La chiesa di Sant’Elia venne donata dai Veneziani agli zaratini di fede ortodossa mentre quella di San Crisogono risalente al 986 e oggi in fase di completo restauro sia interno che esterno, venne costruita dai frati benedettini di Monte Cassino, poi rifatta e inaugurata nel 1175 in stile romanico (nel 1403 qui venne incoronato il re ungaro-croato Ladislav). Da non dimenticare ancora la chiesa della Madonna della Salute del 1582 e quella di San Francesco annessa al chiostro inaugurata nel 1280 in stile gotico. (All’interno di questa chiesa c’è una lapide risalente al 1358 che ricorda la pace qui stipulata e in base alla quale Venezia rununciava alla Dalmazia.) Tutte queste chiese al loro interno custodiscono opere d’arte e pittoriche di grande valore che qui sarebbe troppo lungo ricordare.

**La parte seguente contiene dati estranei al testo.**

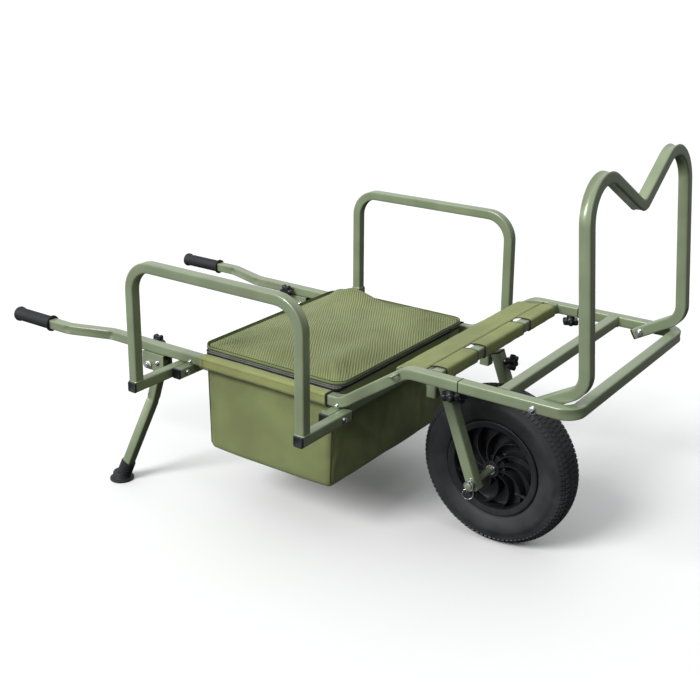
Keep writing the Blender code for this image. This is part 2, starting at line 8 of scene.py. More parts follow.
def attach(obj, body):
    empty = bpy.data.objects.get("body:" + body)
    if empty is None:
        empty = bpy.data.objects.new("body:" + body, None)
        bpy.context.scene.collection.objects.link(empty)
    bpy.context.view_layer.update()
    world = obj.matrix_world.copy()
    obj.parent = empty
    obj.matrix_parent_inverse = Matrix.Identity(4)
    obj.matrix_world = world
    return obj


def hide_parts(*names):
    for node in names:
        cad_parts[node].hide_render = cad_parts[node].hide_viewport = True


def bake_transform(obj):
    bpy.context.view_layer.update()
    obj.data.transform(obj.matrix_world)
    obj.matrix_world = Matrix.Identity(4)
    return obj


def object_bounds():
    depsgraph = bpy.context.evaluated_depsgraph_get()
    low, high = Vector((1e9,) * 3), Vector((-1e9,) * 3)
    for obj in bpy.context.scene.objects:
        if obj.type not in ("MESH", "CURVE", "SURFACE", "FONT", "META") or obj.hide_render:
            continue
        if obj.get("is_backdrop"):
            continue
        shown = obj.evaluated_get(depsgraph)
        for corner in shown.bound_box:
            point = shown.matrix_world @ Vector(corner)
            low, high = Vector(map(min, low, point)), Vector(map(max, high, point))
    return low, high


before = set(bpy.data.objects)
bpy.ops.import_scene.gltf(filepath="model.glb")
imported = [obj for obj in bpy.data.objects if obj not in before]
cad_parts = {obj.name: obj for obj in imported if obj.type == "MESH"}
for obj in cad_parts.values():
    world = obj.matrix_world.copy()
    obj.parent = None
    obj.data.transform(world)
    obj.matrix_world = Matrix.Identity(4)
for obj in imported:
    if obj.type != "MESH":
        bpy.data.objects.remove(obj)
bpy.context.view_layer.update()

# Side rails. Each is one length of 25 mm square steel tube with 1.5 mm walls, drawn over a former
# so that it steps up above the wheel, then cleaned and powder coated. Both ends are open sockets.
AXLE_X = 0.4914
TUBE_HALF = 0.0125
TUBE_CORNER = 0.0034
TUBE_WALL = 0.0015
RAIL_Y = 0.287
RAIL_Z = 0.380
DECK_Z = 0.493
RAIL_END_X = -0.860
SPLIT_X = 0.052
RAIL_BEND = 0.06
SIDES = {"right": -1, "left": 1}
COAT_GREEN = "#7E8A6C"


def linear(code):
    """An sRGB hex colour as the linear values that a shader takes."""
    parts = [int(code[i : i + 2], 16) / 255 for i in (1, 3, 5)]
    return [c / 12.92 if c < 0.04045 else ((c + 0.055) / 1.055) ** 2.4 for c in parts] + [1.0]


def shaded(code, gain):
    """The same colour made lighter or darker."""
    return [c * gain for c in linear(code)[:3]] + [1.0]


def set_node(look, node, inputs):
    """Sets a node's inputs from values, or links them to other nodes' outputs."""
    for key, value in inputs.items():
        if isinstance(value, bpy.types.NodeSocket):
            look.node_tree.links.new(value, node.inputs[key])
        else:
            node.inputs[key].default_value = value
    return node


def add_node(look, kind, inputs, **settings):
    """Adds one node with its settings and links, and returns it."""
    node = look.node_tree.nodes.new("ShaderNode" + kind)
    for key, value in settings.items():
        setattr(node, key, value)
    return set_node(look, node, inputs)


def new_look(name, **values):
    """A material, its surface shader with plain values set, and the place on the object."""
    look = bpy.data.materials.new(name)
    look.use_nodes = True
    shader = look.node_tree.nodes["Principled BSDF"]
    for key, value in values.items():
        shader.inputs[key.replace("_", " ").title().replace("Ior", "IOR")].default_value = value
    place = add_node(look, "TexCoord", {}).outputs["Object"]
    return look, shader, place


def blotched(look, place, size, dark, light):
    """A colour that wanders between two close shades over patches of the given size in metres."""
    cloud = add_node(look, "TexNoise", {"Vector": place, "Scale": 1 / size, "Detail": 3.0})
    shares = {"Value": cloud.outputs["Fac"], "From Min": 0.36, "From Max": 0.64}
    share = add_node(look, "MapRange", shares).outputs[0]
    mixed = add_node(look, "Mix", {0: share, 6: dark, 7: light}, data_type="RGBA")
    return mixed.outputs[2], share


def finish(name, code, patch, shades, gloss, grain=None, **values):
    """A finish whose shade and roughness drift from patch to patch. Its grain, if it has one, is
    given as size, detail, strength and depth."""
    look, shader, place = new_look(name, **values)
    dark, light = (shaded(code, gain) for gain in shades)
    colour, share = blotched(look, place, patch, dark, light)
    rough = add_node(look, "MapRange", {"Value": share, "To Min": gloss[0], "To Max": gloss[1]})
    set_node(look, shader, {"Base Color": colour, "Roughness": rough.outputs[0]})
    if grain:
        size, detail, strength, depth = grain
        skin = add_node(look, "TexNoise", {"Vector": place, "Scale": 1 / size, "Detail": detail})
        raised = {"Height": skin.outputs["Fac"], "Strength": strength, "Distance": depth}
        set_node(look, shader, {"Normal": add_node(look, "Bump", raised).outputs["Normal"]})
    return look


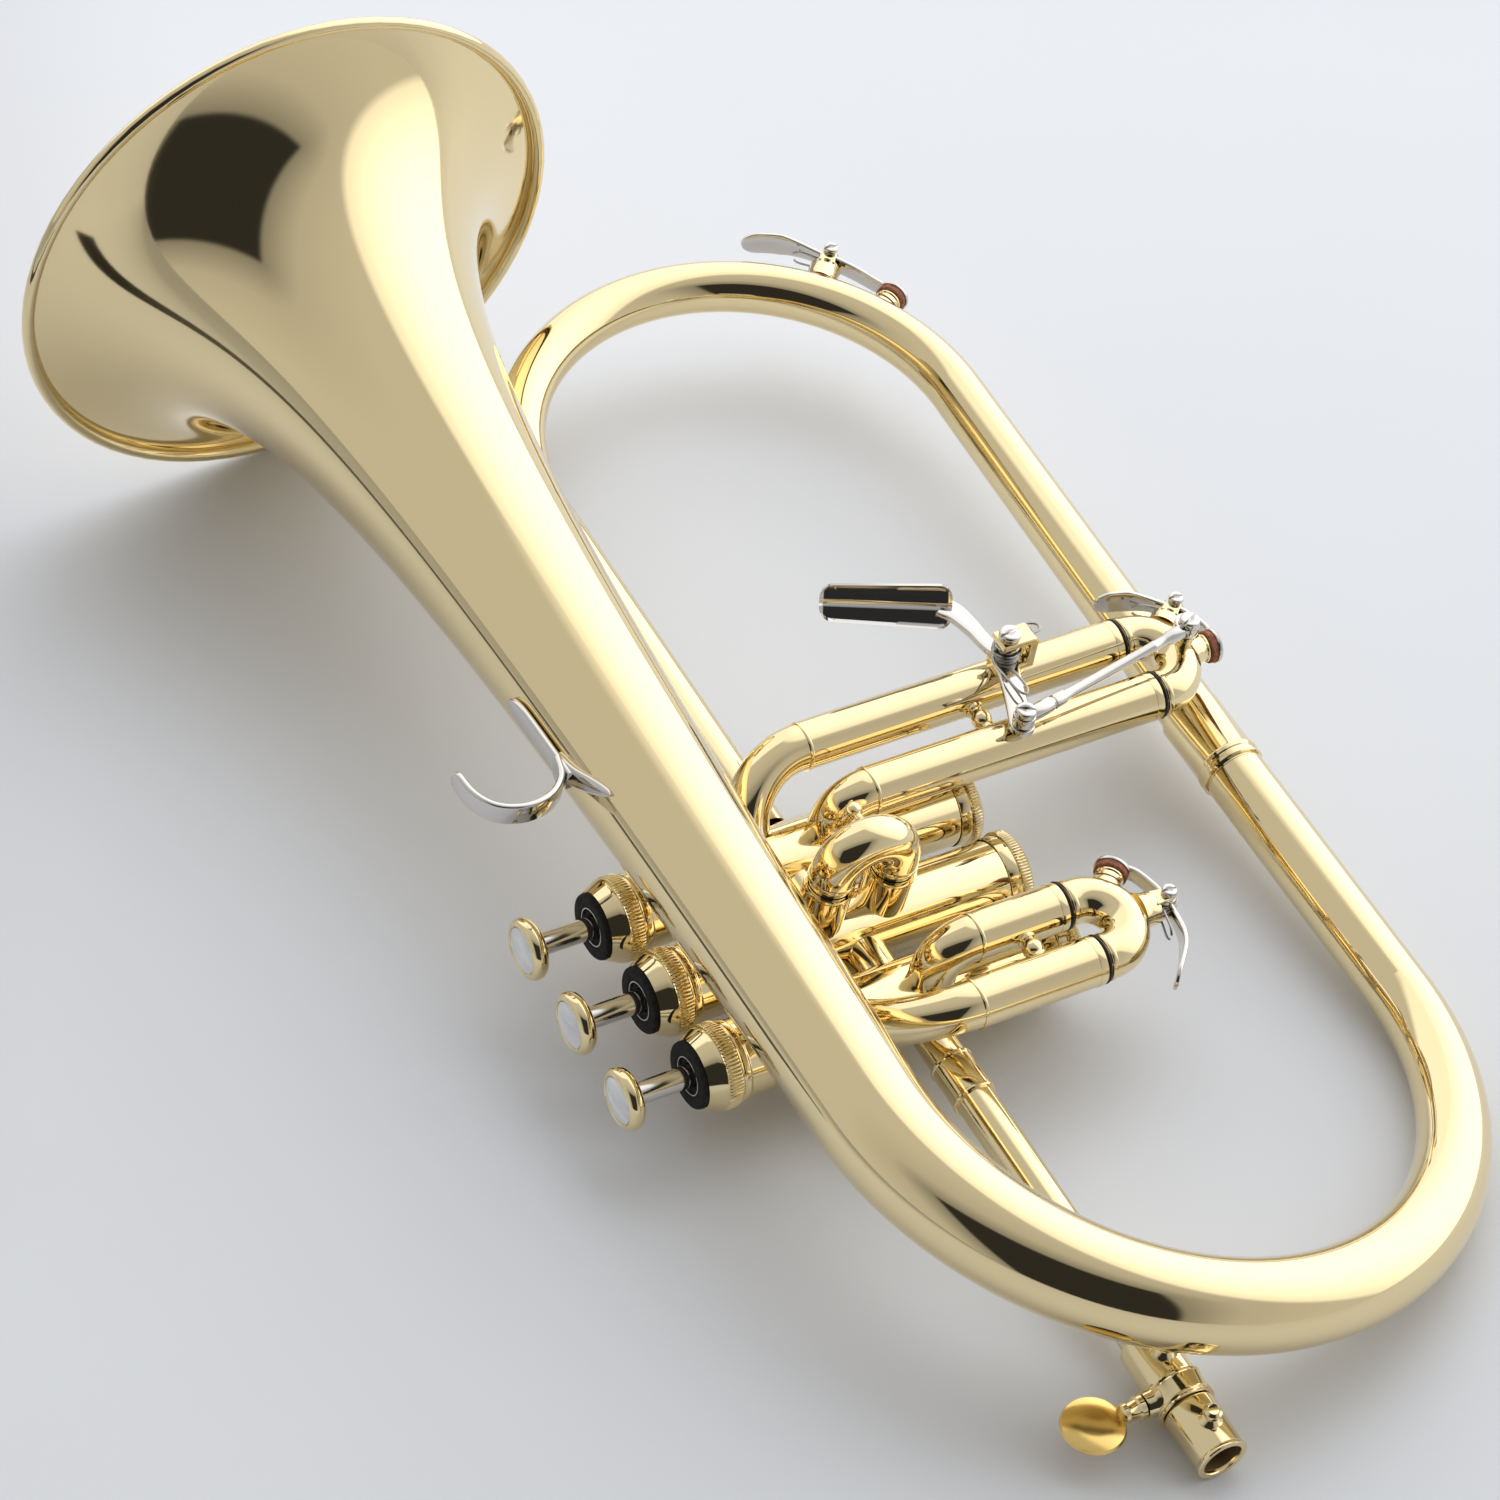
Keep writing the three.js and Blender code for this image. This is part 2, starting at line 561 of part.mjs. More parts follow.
addPart('third_slide_rear_o_ring', oRing(thirdRear.x, thirdFoot), rubber);
addPart('third_slide_front_o_ring', oRing(thirdFront.x, thirdFoot), rubber);
addPart('first_slide_rear_o_ring', oRing(firstRear.x, firstFoot), rubber);
addPart('first_slide_front_o_ring', oRing(firstFront.x, firstFoot), rubber);
addPart('third_key_lever', keyLever(thirdKey), nickel);
addPart('third_key_cork', keyCork(thirdKey), cork);
addPart('first_key_lever', keyLever(firstKey), nickel);
addPart('first_key_cork', keyCork(firstKey), cork);
addPart('front_key_lever', keyLever(frontKey), nickel);
addPart('front_key_cork', keyCork(frontKey), cork);

// A cross brace with a ball in its middle and a flange at each end, between two sleeves.
function slideBrace(rear, front, y) {
  const [low, high] = [rear.x, front.x].sort((a, b) => a - b);
  const inner = SLEEVE_RADIUS + GAP;
  const span = high - low - 2 * inner;
  const profile = [[0, 0], [2.4, 0], [1.4, span * 0.2], [1.6, span * 0.28], [2.8, span / 2],
    [1.6, span * 0.72], [1.4, span * 0.8], [2.4, span], [0, span]];
  return turned(profile, vec(low + inner, y, SIDE_SLIDE_Z), X, 10);
}

addPart('third_slide_brace', slideBrace(thirdRear, thirdFront, -6), brass);
addPart('first_slide_brace', slideBrace(firstRear, firstFront, 20), brass);

// ---- bell and branches ----
const BELL_SIDES = 24;
const bellOutside = (x) => 377 * (258.2 - x) ** -0.57;

function bell() {
  const along = [BACK_BOW_X + GAP, 0, 60, 110, 150, 180, 202, 218, 229, 236, RIM_X - 2];
  const outside = along.map((x) => [bellOutside(x), x]);
  const inside = along.map((x) => [bellOutside(x) - WALL, x]).reverse();
  const lip = [[RIM_RADIUS - 0.6, RIM_X - 2.2], [RIM_RADIUS, RIM_X - 1], [RIM_RADIUS - 0.4, RIM_X],
    [RIM_RADIUS - 2.6, RIM_X - 0.4]];
  const profile = [...outside.slice(0, -1), ...lip, ...inside];
  profile.push(profile[0]);
  return turned(profile, vec(0, BELL_Y, BELL_Z), X, BELL_SIDES);
}

// The back bow is half an ellipse in a plane that leans from the bell down to the lower branch.
const bowRise = (BELL_Y - LOWER_BRANCH_Y) / 2;
const BACK_BOW_REACH = 80;
const backBowMiddle = vec(BACK_BOW_X, (BELL_Y + LOWER_BRANCH_Y) / 2, BELL_Z / 2);
const backBowUp = vec(0, bowRise, BELL_Z / 2);
const backBowPath = new Path(vec(BACK_BOW_X, BELL_Y, BELL_Z), vec(-1, 0, 0))
  .arc(backBowMiddle, backBowUp, vec(-BACK_BOW_REACH, 0, 0), Math.PI, 14);
const BACK_BOW_LENGTH = 254;
const backBowRadius = (s) => THREE.MathUtils.lerp(bellOutside(BACK_BOW_X), 8.2, s / BACK_BOW_LENGTH);

const LOWER_FERRULE = { from: 5, to: 27.6 };
const lowerBranchPath = new Path(vec(BACK_BOW_X + GAP, LOWER_BRANCH_Y, 0), X)
  .ahead(LOWER_FERRULE.from - GAP - BACK_BOW_X - GAP);
const frontBowPath = new Path(vec(LOWER_FERRULE.from + GAP, LOWER_BRANCH_Y, 0), X)
  .to(vec(FRONT_BOW_X, OUTLET_Y - 2 * FRONT_BEND, 0))
  .turn(Y, frontKey.bend, Math.PI, 12)
  .ahead(FRONT_BOW_X - VALVE_PITCH - 9);
const FRONT_BOW_LENGTH = 463;
const frontBowRadius = (s) => THREE.MathUtils.lerp(8, 6.2, s / FRONT_BOW_LENGTH);

addPart('bell', bell(), brass);
addPart('back_bow', pipe(backBowPath, backBowRadius, (s) => backBowRadius(s) - WALL, 16), brass);
addPart('lower_branch', pipe(lowerBranchPath, 8.2, 8.2 - WALL), brass);
addPart('lower_branch_ferrule', ring(vec(LOWER_FERRULE.from + 1, LOWER_BRANCH_Y, 0), X, 9, 8.4,
  LOWER_FERRULE.to - LOWER_FERRULE.from - 1, 16), brass);
const frontSaddle = keySaddle(frontKey);
addPart('front_bow', join(rod(frontBowPath, frontBowRadius), frontSaddle.shape)
  .subtract(rod(frontBowPath, (s) => frontBowRadius(s) - WALL))
  .subtract(frontSaddle.hole)
  .subtract(clearOfCasing(VALVE_PITCH)), brass);

// ---- mouthpipe ----
const RECEIVER = { from: -157, to: -137, radius: 6.9, ring: 7.4 };
const SHANK_END = -172.6;
const BACKWARD = vec(-1, 0, 0);
const onPipe = (x) => vec(x, MOUTHPIPE_Y, 0);

const mouthpipePath = new Path(onPipe(-VALVE_PITCH - 8), BACKWARD)
  .ahead(-RECEIVER.to - VALVE_PITCH - 8 - GAP);
addPart('mouthpipe', pipe(mouthpipePath, PIPE_RADIUS, PIPE_RADIUS - WALL)
  .subtract(clearOfCasing(-VALVE_PITCH)), brass);
addPart('mouthpipe_ferrule', ring(onPipe(-59), X, 5.9, PIPE_RADIUS + GAP, 12, 16), brass);

const LOCK_X = -152;
const receiverTube = turned([[5.8, 0], [RECEIVER.ring, 0], [RECEIVER.ring, 1.5], [RECEIVER.radius, 1.9],
  [RECEIVER.radius, 5.3], [RECEIVER.ring, 5.7], [RECEIVER.ring, 7.2], [RECEIVER.radius, 7.6],
  [RECEIVER.radius, 20], [5.8, 20], [5.8, 0]], onPipe(RECEIVER.from), X, 16);
const lockBoss = disc(vec(LOCK_X, MOUTHPIPE_Y + 6, 0), Y, 3.3, 3.4, 12);
const lockBore = disc(vec(LOCK_X, MOUTHPIPE_Y + 2, 0), Y, 1.9, 10, 12);
addPart('mouthpiece_receiver', join(receiverTube, lockBoss).subtract(lockBore)
  .subtract(rod(new Path(onPipe(RECEIVER.from - 1), X).ahead(30), 5.8)), brass);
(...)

Molti gli edifici in vari stili delle ricche famiglie zaratine pervenuti ai nostri giorni, danneggiati dai bombardamenti ma in buona parte ricostruiti come quelli dei Grisogono-Vovo, Patrizio, Nassis, Ghirardini-Marchi, Califfi, Bonaldi, Fanfoni… Oltre alla Porta di Terra del 1543 su disegno del Michele Sammicheli, da ricordare anche le Porte di Mare e la Torre pentagonale dovuta allo Sforza-Pallavicini, nonché l’edificio della Guardia cittadina e la notevole Loggia della Gran Guardia (1562, attribuita al figlio del Sammicheli, Giangirolamo) nella cosiddetta Piazza dei Signori e le varie vere delle cisterne con il Leone di San Marco, cisterne che, come quella Imperiale (rinnovata nel 1556), servivano per imbarcare l’acqua potabile sulle navi che si fermavano nel porto.
Da tutto questo è evidente che Zara con tutti i suoi tesori non è soltanto una lunga parete bianca, né una quinta da smontare al calar della notte e da riporre in un magazzino come la descrive Harmann Bahr nel suo “Viaggio in Dalmazia”, ma davvero “un sepolcro di antichi splendori”, una città piena di tesori che merita di essere visitata.